April 2nd

Bottom of Sundance Trail(156.9)-Hite Marina(177)
20.1mi(GPS says 23)

Whew, what a great day! We got going at our usual 6:40am time and immediately headed up the vertical Sundance Trail. Such a great decision to do this in the morning rather than last night! Here is Katherine with her headlamp as we headed out. 

Looking back on the climb up as the sun was rising, we could see down Dark Canyon where we were yesterday. Really cool! The 1mi climb took and hour, but at least it was a cairned route with switchbacks. I would not recommend that climb in the heat of midday. 
We then had about 12mi of road walking to Hite. It was really nice dirt roads and we had light packs, so it was quick miles and wasn’t bad on the feet. We could see the Henry Mountains, which we will pass over in less than a week and is the highpoint of the Hayduke. It’s exciting to see and we are looking forward to it! It was also really windy all day and cooler out with a front coming through. 
Road walks can be slow miles mentally, but I was excited to listen to audiobooks. Then I realized I was headed into town and could use up my phone battery and watch some shows while walking! I know many of you are totally cringing at this, but it totally made the morning for me. I have lots of movies and shows loaded on a SanDisk iXpand and can watch on my iPhone. I watched over four episodes of Transparent as I walked and loved it. The time just flew by! I have my friend Brian to thank for this particular series, so THANK YOU Brian! 
There was a lot of uncertainty heading into Hite Marina. In short, there is a ranger station, camp ground, marina, and gas station/general store. We were warned that possibly none of it would be open and that mailing a box is iffy at best. The general store was to open starting yesterday from 11-2 each day. In talking with people in charge of staffing, they kept saying it would be open, but deep down we could tell something wasn’t right. We convinced the amazing postal people to leave our resupply boxes outside even if the place was closed and just had to hope our things would be there. If they got stolen, it was just food and we’d have to do a long hitch to a nearby town as a back up. There was a 1.7mi paved road off trail to get to Hite and as soon as we got on the road a bit, two men, Marcus and Chuck, were walking towards us having come from Hite(we had apparently hiked by their Winnebago on the dirt road no far away). They warned us that everything was closed and that another Hayduker was down there.
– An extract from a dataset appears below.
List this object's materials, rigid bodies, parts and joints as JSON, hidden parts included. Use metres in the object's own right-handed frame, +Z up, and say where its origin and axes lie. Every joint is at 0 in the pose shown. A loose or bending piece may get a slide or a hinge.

Right after that, we got a hitch and that saved us the extra paved road walking! We prepared ourselves for the worst and couldn’t believe how fortunate we were with what would transpire…
When we got there, Hayduker Gavin was there. He was the footprints we’d been seeing that I swore we were close to. He started two days before us and it’s fun to meet another Hayduker. I’m sure he was equally happy to meet some others too. He knew I was hiking and we actually have mutual friends from the PCT community (he hiked some of it in 2013). Also there was Susie who stopped by to check out the ranger station and had been out exploring in the area with her dog. Susie had extra food and a portable stove, so she gave us eggs, black beans, avacado, and tortillas to make egg burritos. It was so gusty outside, that I moved into the bathroom to make them, ha! Hit the spot as we were all bummed to not get anything special to eat from the closed store. Then to make things even better, Marcus and Chuck showed up with their Winnebago and gave us each some of their homemade beef stew! We stayed for 3hrs chatting, charging electronics, eating, organizing our resupplies, and doing chores. At least the bathrooms were open and there was running water. It was great and we joked that although the town was closed down, we made our own town and Susie’s dog was the dog was mayor. The state Rangers and maintenance guys even came by while we were there and we got the scoop on everything. 
We had planned to take it easy and hang at Hite, but there was nothing to stay for anymore and we realized we could do 6 more miles to hopefully find a less windy spot for the night. Chuck and Marcus let us fill up our water in their Winnebago (long carry of 7L/14lbs for me and 8L/16lbs for Katherine) and gave us and Gavin a ride down the road back to trail and we were off. THANKS to Susie, Marcus, Chuck, and the postal guys for making this stop so great! It could’ve been a real disaster! It was a memorable day for all and a great example of how the trail can bring all sorts together.  
Once back on “trail” we had a brief cross country scramble over a seemingly cliff wall and then road walking to the wash we were to head down. It was nice have the road walk to get to know Gavin and we are all camped together. It was really windy and temps continued to drop as it should be a low of 30 tonight. I kept trying to get photos of Katherine to show the wind and dust flying. She got one of it coming at me and Gavin. 
We found a rock shelf that will hopefully block most the gusts tonight. I have become a master at setting up my ZPacks Soloplex using rocks to stake it out since it is not a freestanding tent. Katherine found a pocket shelf in the rock that was warm and sheltered, so she’s giving it a try as she’s not a fan of a wind blown tent all night. The moon is almost full and lighting up everything. Just a really great day!
Of course our planned relaxing half day if hiking turned into our biggest mile day thus far and we just can’t seem to help it. We will get to Hanksville in three days and then luxuriously zero hopefully!